After assessing the schema for the _sales_ table, and considering the expected output for this query, it is clear that we are only interested in the following columns:

- product_line (unchanged)
- date (converted to mmmm) AS month
- warehouse (unchanged)
- total & payment fee (SUM(total) - SUM(payment_fee)) AS net_revenue


We are only interested in records where:

- client_type is "Wholesale"


The output then needs to be ordered by product_line, month and net_revenue.

## Understanding the Data

Lets start simple and run an **ordered select all**

In [23]:
SELECT * FROM public.sales

ORDER BY product_line, date, total DESC

Unnamed: 0,order_number,date,warehouse,client_type,product_line,quantity,unit_price,total,payment,payment_fee
0,C3,2021-06-01 00:00:00+00:00,Central,Retail,Braking system,10,22.44,224.38,Credit card,0.03
1,N1,2021-06-01 00:00:00+00:00,North,Retail,Braking system,9,19.29,173.61,Cash,0.00
2,C7,2021-06-02 00:00:00+00:00,Central,Retail,Braking system,9,15.10,135.92,Credit card,0.03
3,W3,2021-06-02 00:00:00+00:00,West,Retail,Braking system,2,24.97,49.94,Credit card,0.03
4,C14,2021-06-04 00:00:00+00:00,Central,Retail,Braking system,4,19.78,79.14,Credit card,0.03
...,...,...,...,...,...,...,...,...,...,...
995,W171,2021-08-24 00:00:00+00:00,West,Retail,Suspension & traction,2,39.04,78.08,Cash,0.00
996,N325,2021-08-25 00:00:00+00:00,North,Wholesale,Suspension & traction,8,32.39,259.12,Transfer,0.01
997,N331,2021-08-26 00:00:00+00:00,North,Retail,Suspension & traction,7,29.34,205.36,Credit card,0.03
998,N335,2021-08-27 00:00:00+00:00,North,Wholesale,Suspension & traction,12,37.07,444.84,Transfer,0.01


Interesting...

Some observations on the selected data:

- There are exactly 1000 rows.
- _order_number_ appears to be comprised of the first letter of _warehouse_ followed by a unique id number.
- _date_ appears to be stored as datetime
- The "Credit card" payment method incurs a 3c fee, "Transfer" incurs 1c and "Cash" incurs no fee.

## Cleaning

lets cull the records and columns we don't need and work on our custom columns, _month_ and _net_revenue_, before we start grouping.

In [24]:
SELECT
product_line,
to_char(date, 'Month') AS month,
warehouse,
total - payment_fee AS net_revenue

FROM public.sales

WHERE client_type = 'Wholesale'

ORDER BY product_line, "month", "net_revenue" DESC

Unnamed: 0,product_line,month,warehouse,net_revenue
0,Braking system,August,West,893.81
1,Braking system,August,Central,820.32
2,Braking system,August,West,806.59
3,Braking system,August,North,593.75
4,Braking system,August,Central,567.92
...,...,...,...,...
220,Suspension & traction,June,North,406.59
221,Suspension & traction,June,Central,343.79
222,Suspension & traction,June,North,323.87
223,Suspension & traction,June,West,159.06


Great!

We have the desired records and columns using the requested schema, ordered in the correct sequence.
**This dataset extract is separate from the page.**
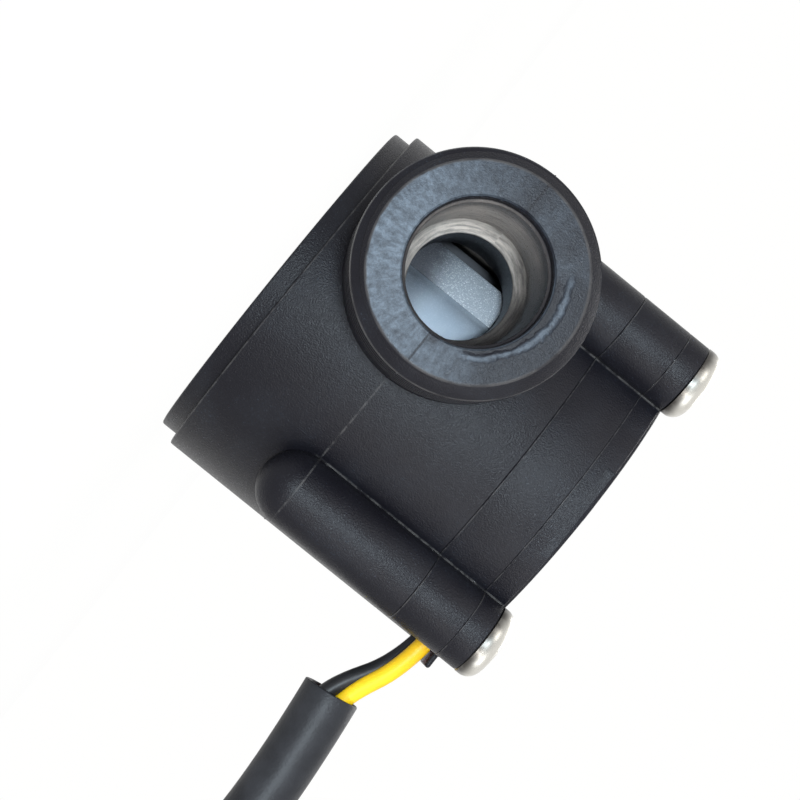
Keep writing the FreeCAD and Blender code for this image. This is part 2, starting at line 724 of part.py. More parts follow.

## Final Output: Grouping & Aggregating

Time to GROUP BY and aggregate our _net_revenue_. 

Our output should then be ready to submit to the board of directors.

In [25]:
SELECT
product_line,
to_char(date, 'Month') AS month,
warehouse,
SUM(total) - SUM(payment_fee) AS net_revenue

FROM public.sales

WHERE client_type = 'Wholesale'

GROUP BY product_line, "month", warehouse
ORDER BY product_line, "month", "net_revenue" DESC


Unnamed: 0,product_line,month,warehouse,net_revenue
0,Braking system,August,Central,3039.41
1,Braking system,August,West,2500.67
2,Braking system,August,North,1770.84
3,Braking system,July,Central,3778.65
4,Braking system,July,West,3060.93
5,Braking system,July,North,2594.44
6,Braking system,June,Central,3684.89
7,Braking system,June,North,1487.77
8,Braking system,June,West,1212.75
9,Electrical system,August,North,4721.12


## Concluding Notes

We now have an indication of the wholesale product line performance by month and warehouse in the requested format, however I have some concerns regarding the readability and usefulness of this output. 

It is quite difficult to compare the performance of product lines **against eachother** using a common dimension such as month or warehouse. 

For example; has a particular product line improved or weakened over time? Are there product lines that excel in some warehouses but not others? 

Having understood the objectives of the board of directors, it may be worth going above and beyond their original request to visualise wholesale product line performance. These visualisations will provide greater context and supplement their strategic analysis.